There I was, watching the first episode of  White Lotus, sipping my caffeine of choice, expecting satire, sunburns, and a healthy dose of awkward privilege. But then came that line— 
“Let us calm our chattering monkey minds.”

I snorted. 
Laughed. 
Paused the show. 

Because honestly, that one hit too close to home. If my mind were a zoo, it would be the monkey enclosure at feeding time—bananas flying, fur ruffled, and someone definitely flinging emotional baggage.

I am a ruminator.
Cluck cluck. Let’s call it what it is. 
I replay conversations. I rewrite emails in my head I never sent. I reanalyze glances from 2015. I catastrophize like it’s a sport and I’m going for gold.

And oh, the timing. Because lately, I’ve been actively trying to carve out calm—intentional moments of peace. I bought a hammock (check), I’ve mentally feng shui’d my soul, and I even tried to get into meditation again. You know, breathing, being, the whole “be still like a mountain” thing.

But just like in that White Lotus scene—where the would-be tranquil meditation is interrupted by literal gunshots—my mental calm is often invaded by abrupt inner chaos.

Trying to focus on the breath? 
Why did I say that in that meeting last week?

Trying to picture still water? 
Did I reply to that text? Is the dog limping? What if I have a vitamin deficiency?
(Down the rabbit hole I go).

The monkey mind doesn’t just chatter. 
It screeches. 
It jumps from fear to fantasy, from memory to maybe. 
And just when I think I’ve got it caged, it flings another thought through the bars: You haven’t done enough today.

But I keep trying. 
Because here’s the thing: that line made me laugh, but it also made me hopeful. Because if we can name it—chattering monkey mind, rumination station, thought tornado—we can start to disempower it.

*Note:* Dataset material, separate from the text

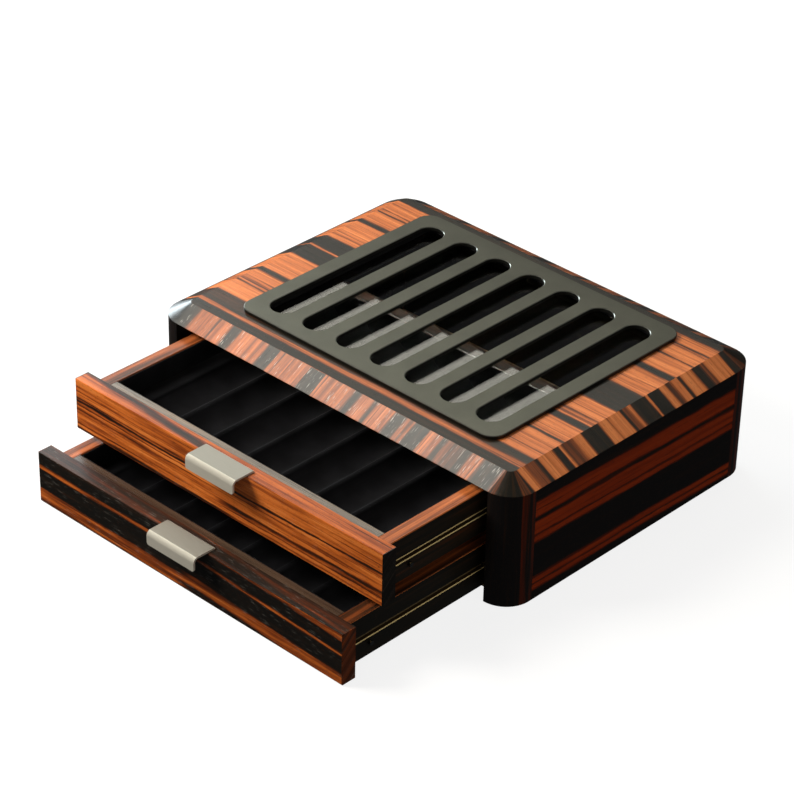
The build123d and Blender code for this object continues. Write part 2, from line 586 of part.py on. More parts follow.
# ---- one drawer ------------------------------------------------------------------------
def make_drawer(drawer):
    """All the pieces of one drawer, in its drawn-out place."""
    face = CASE_FRONT - DRAWN_OUT[drawer]
    front_bottom = FRONT_BOTTOMS[drawer]
    front_top = front_bottom + FRONT_HEIGHT
    front_back = face + FRONT_THICKNESS
    box_back = front_back + BOX_LENGTH
    box_bottom = front_bottom + BOX_LIFT
    box_top = front_top - BOX_DROP
    box_middle = front_back + BOX_LENGTH / 2
    inside_front = front_back + INNER_FRONT
    inside_middle = inside_front + INSIDE_LENGTH / 2
    floor_bottom = box_bottom + FLOOR_RAISE
    floor_top = floor_bottom + FLOOR_THICKNESS
    rail = rail_height(drawer)
    out_x = BOX_WIDTH / 2
    front_screw_x = INSIDE_WIDTH / 2 - FRONT_SCREW_INSET
    front_screw_z = box_bottom + BOX_HEIGHT / 2
    front_screws = [(step * front_screw_x / 3, front_screw_z) for step in (-3, -1, 1, 3)]
    pull_screw_z = front_top - PULL_LEG / 2
    pull_screws = [(x * PULL_SCREW_SPACING / 2, pull_screw_z) for x in SIDES.values()]
    leg_front = face + PULL_LAP - PULL_SHEET
    stud_z = rail - STOP_DROP
    stop_reach = 2 * STOP_RADIUS + STOP_PLAY
    stop_y = STOP_PIN_Y - DRAWN_OUT[drawer]
    studs = [(stop_y - stop_reach, stud_z), (stop_y + stop_reach + FULL_TRAVEL, stud_z)]
    pin_reach = BOX_LENGTH / 2 - CHANNEL_PIN_INSET
    channel_pins = [(box_middle + step * pin_reach, rail) for step in (-1, 0, 1)]
    dowel_in_end = CORNER_DOWEL_LENGTH - CORNER_DOWEL_IN_SIDE
    corner_dowels = [
        (y, z)
        for y in (front_back + INNER_FRONT / 2, box_back - BACK_THICKNESS / 2)
        for z in (box_bottom + CORNER_DOWEL_MARGIN, box_top - CORNER_DOWEL_MARGIN)
    ]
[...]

Even just a little. Even just long enough to breathe.

So I’ll keep showing up to the meditation mat, to the hammock, to the quiet corner of my balcony, monkey mind and all. 
I may not achieve zen. But maybe, just maybe, I can turn down the volume. 
Let the monkey chatter itself to sleep. 
Or at least, keep it distracted with a banana.

Because silence may be golden—but laughter at our own mental circus? That’s priceless.